Exercise directions
Return the complete listing that follows, with each line reproduced exactly.
** start of Given material **
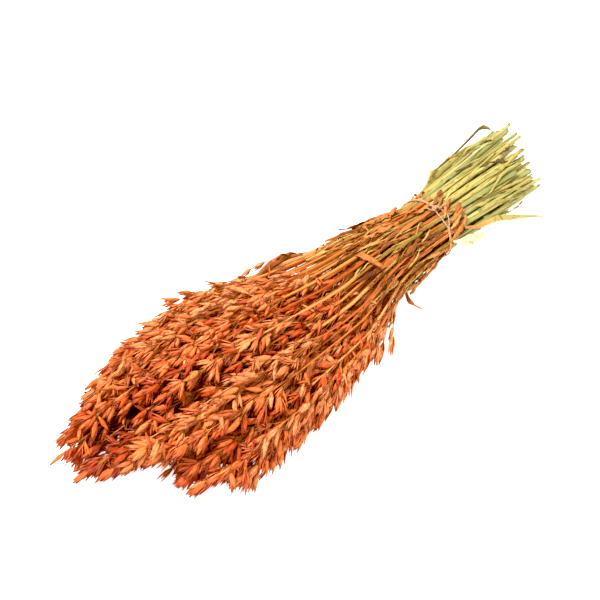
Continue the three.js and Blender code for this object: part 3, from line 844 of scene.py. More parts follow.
# %% [markdown]
# ## The named leaves
# Twelve leaves are large enough to be seen one by one, and are part of the frame: a dark one that stands
# out of the cut ends with a curled tip, a long one on the near side that turns from orange to green, a pale
# thin one beside the string, and folded orange ones on the stems. They are rebuilt here, thinner and mostly
# narrower, beside the same straws. Four of them have a course of their own, given by a few places that the
# leaf passes smoothly. Torn bits of leaf among the heads, stems and cut ends are made in the same way.

# %% Dress the frame's leaves
LEAF_CLEARANCE = 5.5
LEAVES = [
    # from, to, direction round the bundle, lift, width, colour tones at both ends, curl, twist, waves
    (226, 396, 30, 24, 6, 0.86, 0.86, 0.9, 0.6, 0.2),
    (224, 342, -156, 22, 9, 0.42, 0.80, 0.6, 0.4, 0.8),
    (220, 268, -138, 15, 18, 0.97, 0.99, 0.5, 0.1, 0.6),
    (224, 300, 92, 9, 6, 0.62, 0.72, 0.8, 0.3, 0.8),
    (222, 336, -6, 18, 7, 0.62, 0.78, 0.8, 0.6, 0.8),
    (150, 84, 84, 12, 9, 0.36, 0.42, 0.9, 0.7, 1.4),
    (168, 104, 118, 6, 7, 0.89, 0.89, 1.2, 0.5, 1.2),
    (168, 96, 34, 11, 7, 0.10, 0.22, 0.9, 0.6, 1.0),
    (150, 84, 188, 17, 6, 0.20, 0.32, 0.9, 1.4, 0.8),
    (178, 112, 56, 8, 7, 0.30, 0.42, 0.9, 0.4, 1.0),
    (182, 108, -160, 10, 7, 0.20, 0.34, 0.9, 0.8, 1.2),
    (184, 86, 8, 12, 7, 0.24, 0.38, 0.8, 0.9, 1.0),
]
COURSES = {
    # direction of a leaf: its places, and its half widths from root to tip
    30: ([(240, 34, 48), (252, 46, 50), (268, 55, 52), (294, 61, 53), (323, 63, 54), (365, 70, 55),
          (385, 74, 55), (395, 72, 55), (399, 64, 53)],
         [1.4, 1.8, 1.9, 1.9, 1.9, 2.1, 2.4, 4.0, 0.8]),
    -156: ([(214, -37, 57), (234, -41, 48), (253, -42, 44), (272, -44, 40), (299, -48, 29), (318, -54, 22),
            (350, -62, 9)], [1.5, 2.6, 3.6, 3.9, 3.2, 2.4, 0.6]),
    188: ([(126, -28, 34), (115, -36, 31), (106, -44, 29), (101, -52, 27), (101, -61, 26), (102, -70, 25)],
          [0.8, 1.6, 2.2, 2.6, 2.4, 0.5]),
    -138: ([(190, -40, 52), (196, -47, 52), (208, -49, 48), (224, -50, 43), (240, -48, 39)],
           [1, 4, 6.5, 6, 1.5]),
}
COURSE_FACING = Vector((-0.35, -0.7, 0.6))
TORN_BITS = [
    # places, half widths, tone, curl, twist, waves
    ([(-32, 55, 70), (-15, 57, 75), (7, 54, 80), (30, 43, 80)], [0.8, 4.2, 4.4, 0.8], 0.18, 0.6, 0.2, 0.8),
    ([(246, 45, 61), (261, 50, 63), (276, 54, 60)], [1.2, 3.8, 1.0], 0.60, 1.2, 0.9, 1.2),
    ([(303, 63, 55), (310, 61, 56), (318, 57, 58)], [0.8, 1.6, 0.5], 0.50, 0.9, 0.6, 0.6),
    ([(222, 36, 56), (248, 43, 55), (276, 49, 54), (303, 53, 53), (334, 57, 51)], [2, 6, 7, 6, 2],
     0.78, 0.7, 0.3, 0.8),
    ([(284, 60, 46), (312, 61, 48), (340, 64, 46), (366, 65, 46)], [1.5, 4.5, 4.5, 1.5], 0.70, 0.8, 0.4, 0.8),
    ([(280, 31, 65), (296, 25, 67), (312, 20, 66)], [0.8, 1.8, 0.6], 0.93, 1.2, 0.3, 0.6),
    ([(308, 14, 67), (320, 6, 71), (332, 0, 69), (340, -3, 66)], [0.8, 3.0, 2.8, 0.6], 0.93, 1.6, 2.2, 1.8),
    ([(344, 12, 68), (354, 10, 70), (368, 13, 69)], [0.8, 2.4, 0.6], 0.93, 1.4, 1.2, 1.2),
    ([(352, 48, 60), (360, 44, 63), (370, 42, 62)], [0.8, 1.8, 0.6], 0.93, 1.4, 1.2, 1.0),
]


def host_of(start, direction):
    half_width, half_height, aside, middle = section_at(start)

    def reach(straw):
        place = straight_straw(straw, start)
        return ((place.y - aside) / half_width * math.cos(direction)
                + (place.z - middle) / half_height * math.sin(direction))

    return max(straws, key=reach)


def leaf_path(host, start, end, direction, lift):
    def path(share):
        x = mix(start, end, share)
        off = mix(LEAF_CLEARANCE, lift, share ** 1.5)
        leaving = min(1, share * 4)
        return straight_straw(host, x).lerp(outside(x, direction, off), leaving * (2 - leaving))

    return path


def through(values, share):
    """A smooth course through the values, which are numbers or places."""
    at = share * (len(values) - 1)
    i = min(int(at), len(values) - 2)
    part = at - i
    before, a, b, after = (values[min(len(values) - 1, max(0, i + n))] for n in (-1, 0, 1, 2))
    leave, arrive = (b - before) * 0.5, (after - a) * 0.5
    return (a * (2 * part ** 3 - 3 * part ** 2 + 1) + leave * (part ** 3 - 2 * part ** 2 + part)
            + b * (3 * part ** 2 - 2 * part ** 3) + arrive * (part ** 3 - part ** 2))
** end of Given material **
Response to the task
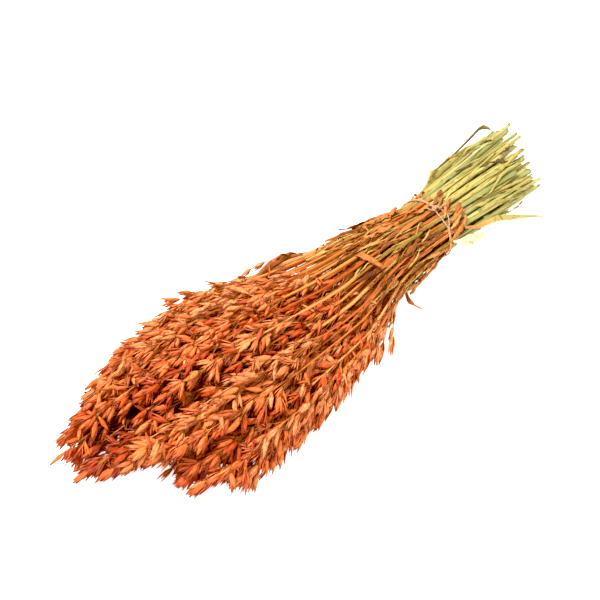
Continue the three.js and Blender code for this object: part 3, from line 844 of scene.py. More parts follow.
# %% [markdown]
# ## The named leaves
# Twelve leaves are large enough to be seen one by one, and are part of the frame: a dark one that stands
# out of the cut ends with a curled tip, a long one on the near side that turns from orange to green, a pale
# thin one beside the string, and folded orange ones on the stems. They are rebuilt here, thinner and mostly
# narrower, beside the same straws. Four of them have a course of their own, given by a few places that the
# leaf passes smoothly. Torn bits of leaf among the heads, stems and cut ends are made in the same way.

# %% Dress the frame's leaves
LEAF_CLEARANCE = 5.5
LEAVES = [
    # from, to, direction round the bundle, lift, width, colour tones at both ends, curl, twist, waves
    (226, 396, 30, 24, 6, 0.86, 0.86, 0.9, 0.6, 0.2),
    (224, 342, -156, 22, 9, 0.42, 0.80, 0.6, 0.4, 0.8),
    (220, 268, -138, 15, 18, 0.97, 0.99, 0.5, 0.1, 0.6),
    (224, 300, 92, 9, 6, 0.62, 0.72, 0.8, 0.3, 0.8),
    (222, 336, -6, 18, 7, 0.62, 0.78, 0.8, 0.6, 0.8),
    (150, 84, 84, 12, 9, 0.36, 0.42, 0.9, 0.7, 1.4),
    (168, 104, 118, 6, 7, 0.89, 0.89, 1.2, 0.5, 1.2),
    (168, 96, 34, 11, 7, 0.10, 0.22, 0.9, 0.6, 1.0),
    (150, 84, 188, 17, 6, 0.20, 0.32, 0.9, 1.4, 0.8),
    (178, 112, 56, 8, 7, 0.30, 0.42, 0.9, 0.4, 1.0),
    (182, 108, -160, 10, 7, 0.20, 0.34, 0.9, 0.8, 1.2),
    (184, 86, 8, 12, 7, 0.24, 0.38, 0.8, 0.9, 1.0),
]
COURSES = {
    # direction of a leaf: its places, and its half widths from root to tip
    30: ([(240, 34, 48), (252, 46, 50), (268, 55, 52), (294, 61, 53), (323, 63, 54), (365, 70, 55),
          (385, 74, 55), (395, 72, 55), (399, 64, 53)],
         [1.4, 1.8, 1.9, 1.9, 1.9, 2.1, 2.4, 4.0, 0.8]),
    -156: ([(214, -37, 57), (234, -41, 48), (253, -42, 44), (272, -44, 40), (299, -48, 29), (318, -54, 22),
            (350, -62, 9)], [1.5, 2.6, 3.6, 3.9, 3.2, 2.4, 0.6]),
    188: ([(126, -28, 34), (115, -36, 31), (106, -44, 29), (101, -52, 27), (101, -61, 26), (102, -70, 25)],
          [0.8, 1.6, 2.2, 2.6, 2.4, 0.5]),
    -138: ([(190, -40, 52), (196, -47, 52), (208, -49, 48), (224, -50, 43), (240, -48, 39)],
           [1, 4, 6.5, 6, 1.5]),
}
COURSE_FACING = Vector((-0.35, -0.7, 0.6))
TORN_BITS = [
    # places, half widths, tone, curl, twist, waves
    ([(-32, 55, 70), (-15, 57, 75), (7, 54, 80), (30, 43, 80)], [0.8, 4.2, 4.4, 0.8], 0.18, 0.6, 0.2, 0.8),
    ([(246, 45, 61), (261, 50, 63), (276, 54, 60)], [1.2, 3.8, 1.0], 0.60, 1.2, 0.9, 1.2),
    ([(303, 63, 55), (310, 61, 56), (318, 57, 58)], [0.8, 1.6, 0.5], 0.50, 0.9, 0.6, 0.6),
    ([(222, 36, 56), (248, 43, 55), (276, 49, 54), (303, 53, 53), (334, 57, 51)], [2, 6, 7, 6, 2],
     0.78, 0.7, 0.3, 0.8),
    ([(284, 60, 46), (312, 61, 48), (340, 64, 46), (366, 65, 46)], [1.5, 4.5, 4.5, 1.5], 0.70, 0.8, 0.4, 0.8),
    ([(280, 31, 65), (296, 25, 67), (312, 20, 66)], [0.8, 1.8, 0.6], 0.93, 1.2, 0.3, 0.6),
    ([(308, 14, 67), (320, 6, 71), (332, 0, 69), (340, -3, 66)], [0.8, 3.0, 2.8, 0.6], 0.93, 1.6, 2.2, 1.8),
    ([(344, 12, 68), (354, 10, 70), (368, 13, 69)], [0.8, 2.4, 0.6], 0.93, 1.4, 1.2, 1.2),
    ([(352, 48, 60), (360, 44, 63), (370, 42, 62)], [0.8, 1.8, 0.6], 0.93, 1.4, 1.2, 1.0),
]


def host_of(start, direction):
    half_width, half_height, aside, middle = section_at(start)

    def reach(straw):
        place = straight_straw(straw, start)
        return ((place.y - aside) / half_width * math.cos(direction)
                + (place.z - middle) / half_height * math.sin(direction))

    return max(straws, key=reach)


def leaf_path(host, start, end, direction, lift):
    def path(share):
        x = mix(start, end, share)
        off = mix(LEAF_CLEARANCE, lift, share ** 1.5)
        leaving = min(1, share * 4)
        return straight_straw(host, x).lerp(outside(x, direction, off), leaving * (2 - leaving))

    return path


def through(values, share):
    """A smooth course through the values, which are numbers or places."""
    at = share * (len(values) - 1)
    i = min(int(at), len(values) - 2)
    part = at - i
    before, a, b, after = (values[min(len(values) - 1, max(0, i + n))] for n in (-1, 0, 1, 2))
    leave, arrive = (b - before) * 0.5, (after - a) * 0.5
    return (a * (2 * part ** 3 - 3 * part ** 2 + 1) + leave * (part ** 3 - 2 * part ** 2 + part)
            + b * (3 * part ** 2 - 2 * part ** 3) + arrive * (part ** 3 - part ** 2))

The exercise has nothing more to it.